* **What the exercise asks**:
Output the full material exactly as it appears here.

* **Provided material**:
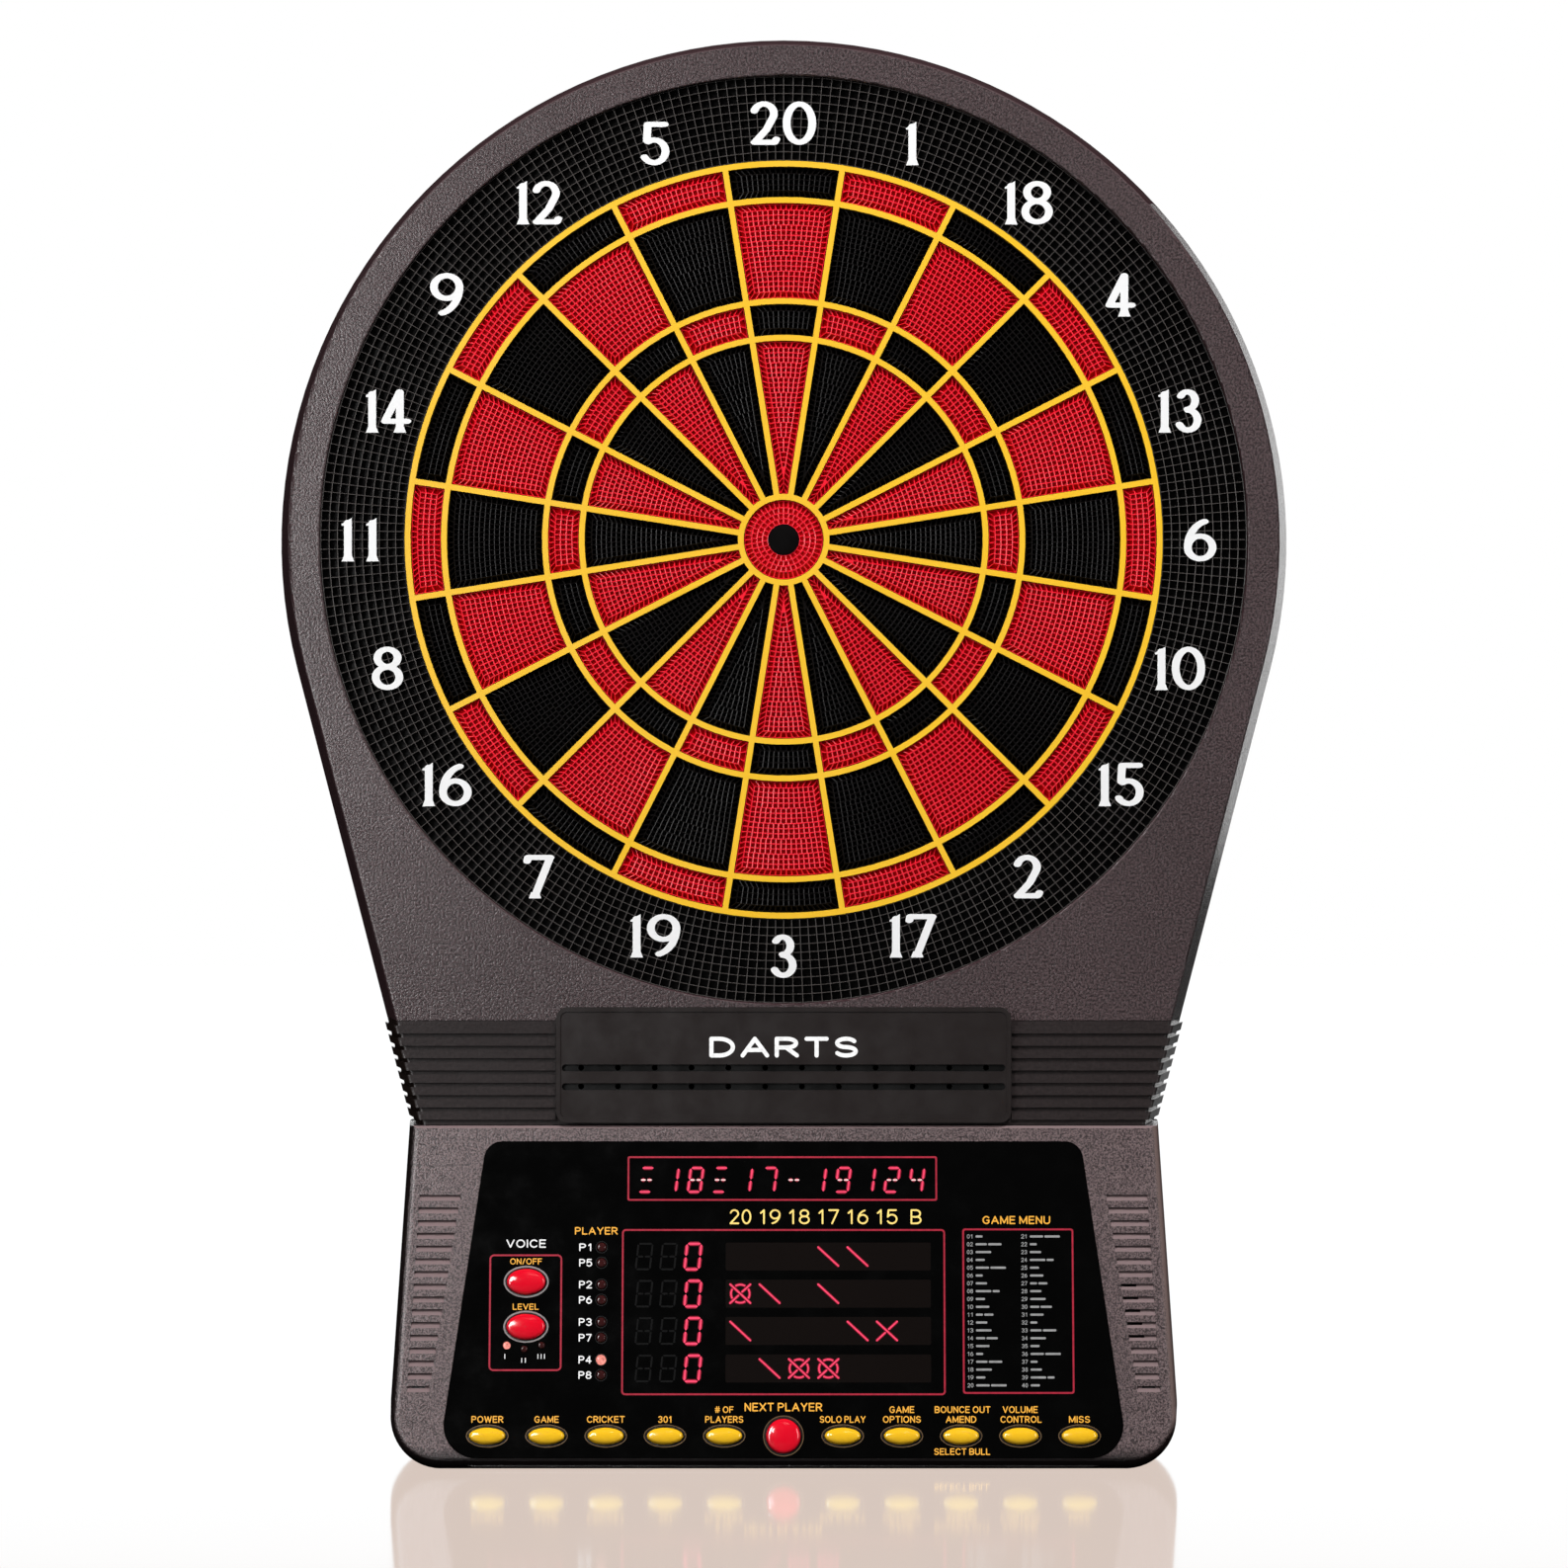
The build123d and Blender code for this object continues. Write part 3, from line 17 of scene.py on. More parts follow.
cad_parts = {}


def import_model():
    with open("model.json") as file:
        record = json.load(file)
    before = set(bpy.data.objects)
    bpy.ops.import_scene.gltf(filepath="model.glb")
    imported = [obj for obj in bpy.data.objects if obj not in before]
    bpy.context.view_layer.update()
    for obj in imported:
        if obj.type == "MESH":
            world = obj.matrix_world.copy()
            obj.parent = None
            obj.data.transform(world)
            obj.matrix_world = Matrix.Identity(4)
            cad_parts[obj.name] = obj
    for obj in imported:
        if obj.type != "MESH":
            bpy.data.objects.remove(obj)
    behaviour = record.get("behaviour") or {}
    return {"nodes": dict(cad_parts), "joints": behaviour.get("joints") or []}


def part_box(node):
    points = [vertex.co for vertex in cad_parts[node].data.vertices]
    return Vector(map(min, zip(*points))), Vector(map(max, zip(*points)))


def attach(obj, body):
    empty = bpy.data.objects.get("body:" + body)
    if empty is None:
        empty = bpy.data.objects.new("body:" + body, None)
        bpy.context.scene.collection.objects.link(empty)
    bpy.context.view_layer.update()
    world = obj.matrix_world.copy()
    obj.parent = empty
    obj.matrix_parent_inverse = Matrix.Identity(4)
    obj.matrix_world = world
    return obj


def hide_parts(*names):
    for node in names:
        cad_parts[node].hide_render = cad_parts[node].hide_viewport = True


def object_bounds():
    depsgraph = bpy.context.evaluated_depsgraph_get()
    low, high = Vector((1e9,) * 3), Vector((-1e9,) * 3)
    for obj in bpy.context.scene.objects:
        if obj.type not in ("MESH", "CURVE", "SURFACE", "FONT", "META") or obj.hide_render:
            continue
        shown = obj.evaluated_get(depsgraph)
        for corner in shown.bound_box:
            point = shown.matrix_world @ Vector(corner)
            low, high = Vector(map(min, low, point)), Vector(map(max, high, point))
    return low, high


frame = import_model()
CAD_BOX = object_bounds()
NODES = frame["nodes"]
MM = 0.001


# ---- Sizes read from the frame
FRONT_SLACK = 0.05  # vertices this close to a node's front count as on it


def front_depth(node):
    """How far out of the wall a node reaches, in mm."""
    return -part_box(node)[0][1] / MM


def back_depth(node):
    return -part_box(node)[1][1] / MM


def front_radii(node):
    """Smallest and largest distance from the bull axis of the vertices on a node's front face, in mm."""
    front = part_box(node)[0][1]
    near = front + FRONT_SLACK * MM
    radii = [math.hypot(p.co.x, p.co.z) for p in NODES[node].data.vertices if p.co.y < near]
    return min(radii) / MM, max(radii) / MM


SECTORS = 20
SECTOR = 360.0 / SECTORS
RING_FRONT = front_depth("catch_ring")
NUMBERS = (20, 1, 18, 4, 13, 6, 10, 15, 2, 17, 3, 19, 7, 16, 8, 11, 14, 9, 12, 5)

KEY_NODES = [node for node in NODES if node.endswith("_button")]
RED_KEYS = ("next_player_button", "voice_switch_button", "voice_level_button")
key_axis = next(j["axis"] for j in frame["joints"] if j["child"] == "next_player_button")
FACE_OUT = -Vector(key_axis).normalized()
FACE_UP = FACE_OUT.cross(Vector((1, 0, 0)))
LENS_POINTS = [p.co for p in NODES["console_lens"].data.vertices]
LENS_SURFACE = max(p.dot(FACE_OUT) for p in LENS_POINTS)
LENS_TOP = max(p.dot(FACE_UP) for p in LENS_POINTS)
LENS_FOOT = min(p.dot(FACE_UP) for p in LENS_POINTS)
LENS_TOP_V = -8.55  # the window starts this far below the console's top edge
FACE_ORIGIN = FACE_OUT * LENS_SURFACE + FACE_UP * (LENS_TOP - LENS_TOP_V * MM)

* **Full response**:
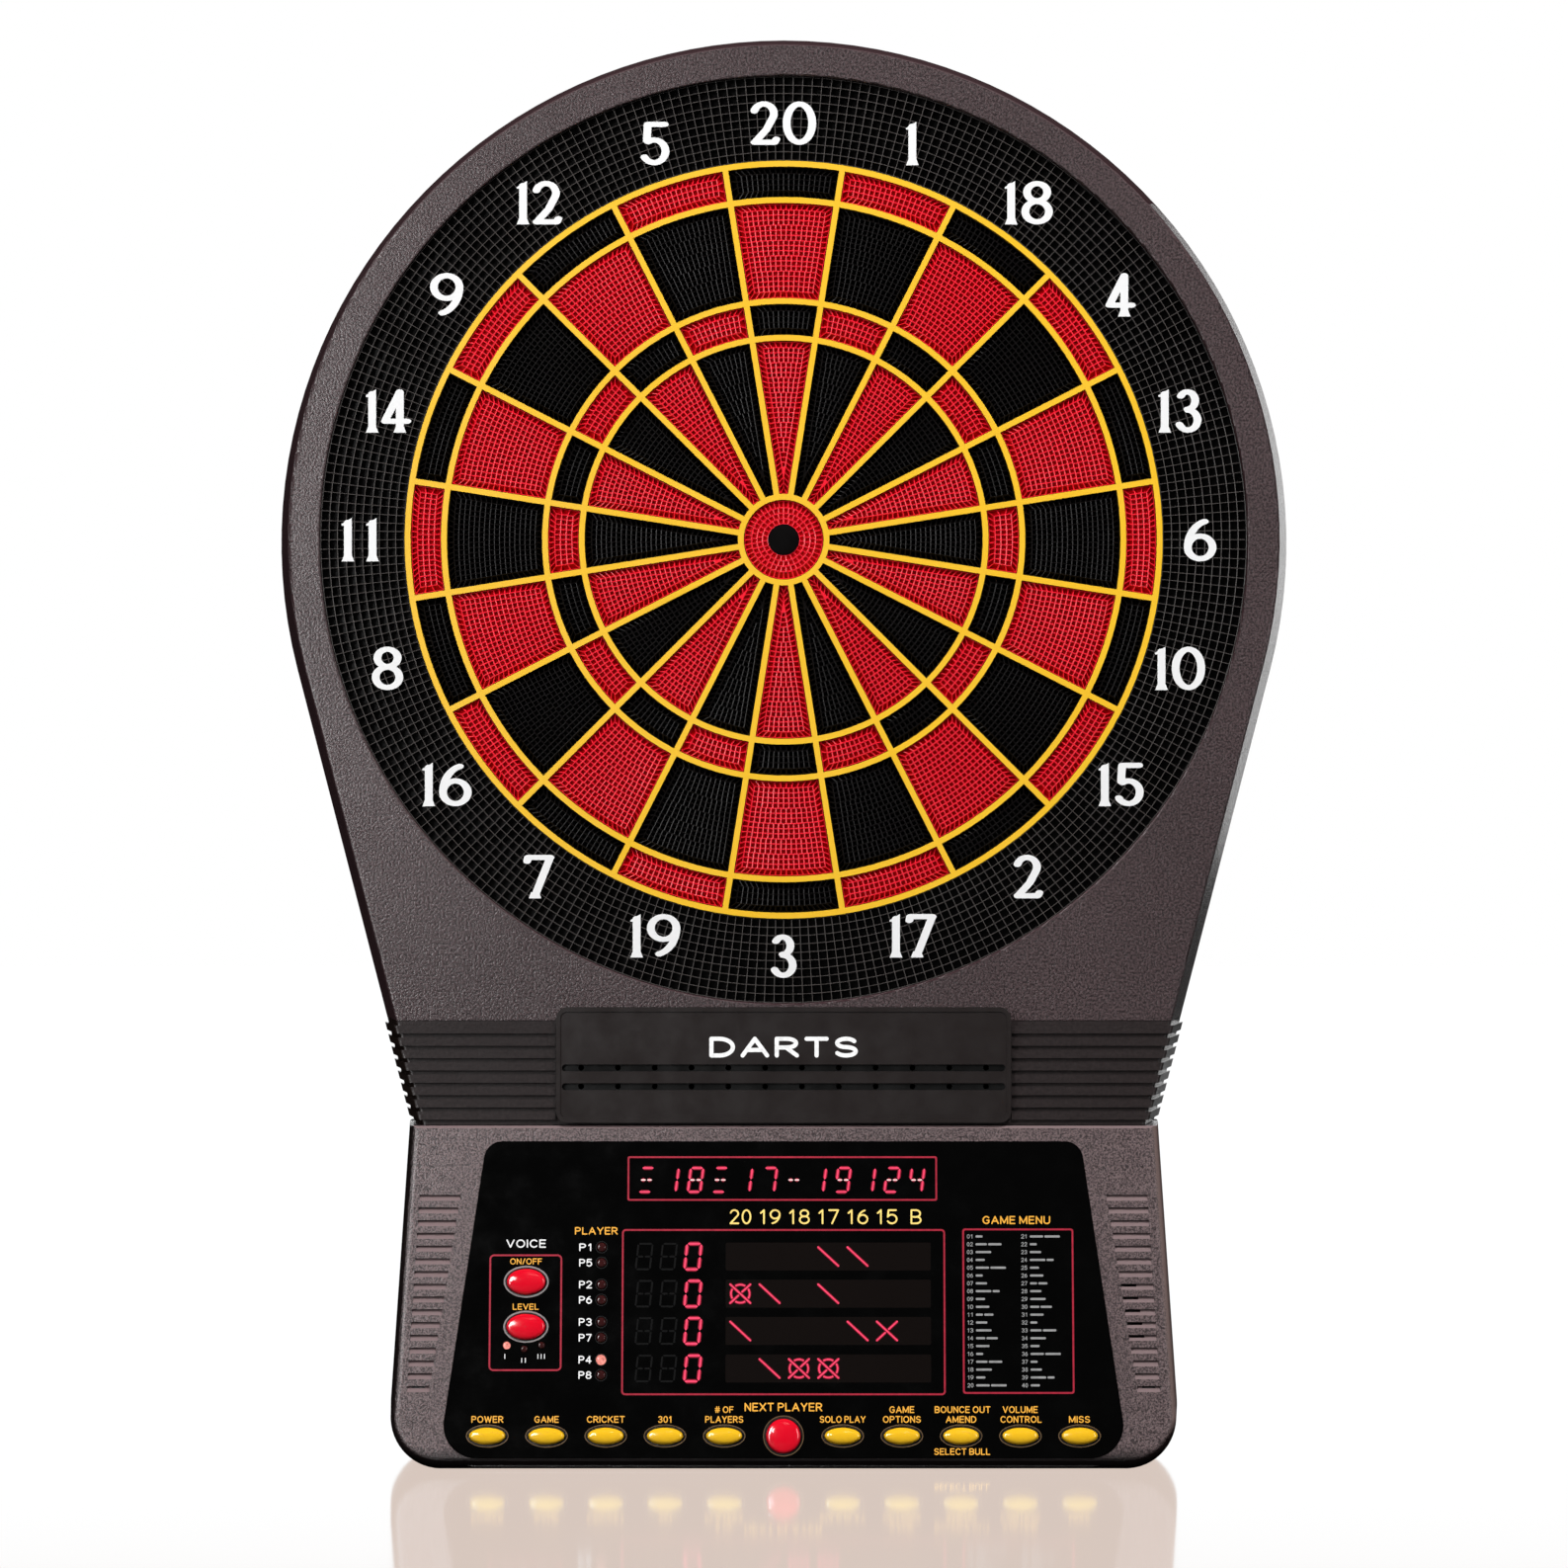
The build123d and Blender code for this object continues. Write part 3, from line 17 of scene.py on. More parts follow.
cad_parts = {}


def import_model():
    with open("model.json") as file:
        record = json.load(file)
    before = set(bpy.data.objects)
    bpy.ops.import_scene.gltf(filepath="model.glb")
    imported = [obj for obj in bpy.data.objects if obj not in before]
    bpy.context.view_layer.update()
    for obj in imported:
        if obj.type == "MESH":
            world = obj.matrix_world.copy()
            obj.parent = None
            obj.data.transform(world)
            obj.matrix_world = Matrix.Identity(4)
            cad_parts[obj.name] = obj
    for obj in imported:
        if obj.type != "MESH":
            bpy.data.objects.remove(obj)
    behaviour = record.get("behaviour") or {}
    return {"nodes": dict(cad_parts), "joints": behaviour.get("joints") or []}


def part_box(node):
    points = [vertex.co for vertex in cad_parts[node].data.vertices]
    return Vector(map(min, zip(*points))), Vector(map(max, zip(*points)))


def attach(obj, body):
    empty = bpy.data.objects.get("body:" + body)
    if empty is None:
        empty = bpy.data.objects.new("body:" + body, None)
        bpy.context.scene.collection.objects.link(empty)
    bpy.context.view_layer.update()
    world = obj.matrix_world.copy()
    obj.parent = empty
    obj.matrix_parent_inverse = Matrix.Identity(4)
    obj.matrix_world = world
    return obj


def hide_parts(*names):
    for node in names:
        cad_parts[node].hide_render = cad_parts[node].hide_viewport = True


def object_bounds():
    depsgraph = bpy.context.evaluated_depsgraph_get()
    low, high = Vector((1e9,) * 3), Vector((-1e9,) * 3)
    for obj in bpy.context.scene.objects:
        if obj.type not in ("MESH", "CURVE", "SURFACE", "FONT", "META") or obj.hide_render:
            continue
        shown = obj.evaluated_get(depsgraph)
        for corner in shown.bound_box:
            point = shown.matrix_world @ Vector(corner)
            low, high = Vector(map(min, low, point)), Vector(map(max, high, point))
    return low, high


frame = import_model()
CAD_BOX = object_bounds()
NODES = frame["nodes"]
MM = 0.001


# ---- Sizes read from the frame
FRONT_SLACK = 0.05  # vertices this close to a node's front count as on it


def front_depth(node):
    """How far out of the wall a node reaches, in mm."""
    return -part_box(node)[0][1] / MM


def back_depth(node):
    return -part_box(node)[1][1] / MM


def front_radii(node):
    """Smallest and largest distance from the bull axis of the vertices on a node's front face, in mm."""
    front = part_box(node)[0][1]
    near = front + FRONT_SLACK * MM
    radii = [math.hypot(p.co.x, p.co.z) for p in NODES[node].data.vertices if p.co.y < near]
    return min(radii) / MM, max(radii) / MM


SECTORS = 20
SECTOR = 360.0 / SECTORS
RING_FRONT = front_depth("catch_ring")
NUMBERS = (20, 1, 18, 4, 13, 6, 10, 15, 2, 17, 3, 19, 7, 16, 8, 11, 14, 9, 12, 5)

KEY_NODES = [node for node in NODES if node.endswith("_button")]
RED_KEYS = ("next_player_button", "voice_switch_button", "voice_level_button")
key_axis = next(j["axis"] for j in frame["joints"] if j["child"] == "next_player_button")
FACE_OUT = -Vector(key_axis).normalized()
FACE_UP = FACE_OUT.cross(Vector((1, 0, 0)))
LENS_POINTS = [p.co for p in NODES["console_lens"].data.vertices]
LENS_SURFACE = max(p.dot(FACE_OUT) for p in LENS_POINTS)
LENS_TOP = max(p.dot(FACE_UP) for p in LENS_POINTS)
LENS_FOOT = min(p.dot(FACE_UP) for p in LENS_POINTS)
LENS_TOP_V = -8.55  # the window starts this far below the console's top edge
FACE_ORIGIN = FACE_OUT * LENS_SURFACE + FACE_UP * (LENS_TOP - LENS_TOP_V * MM)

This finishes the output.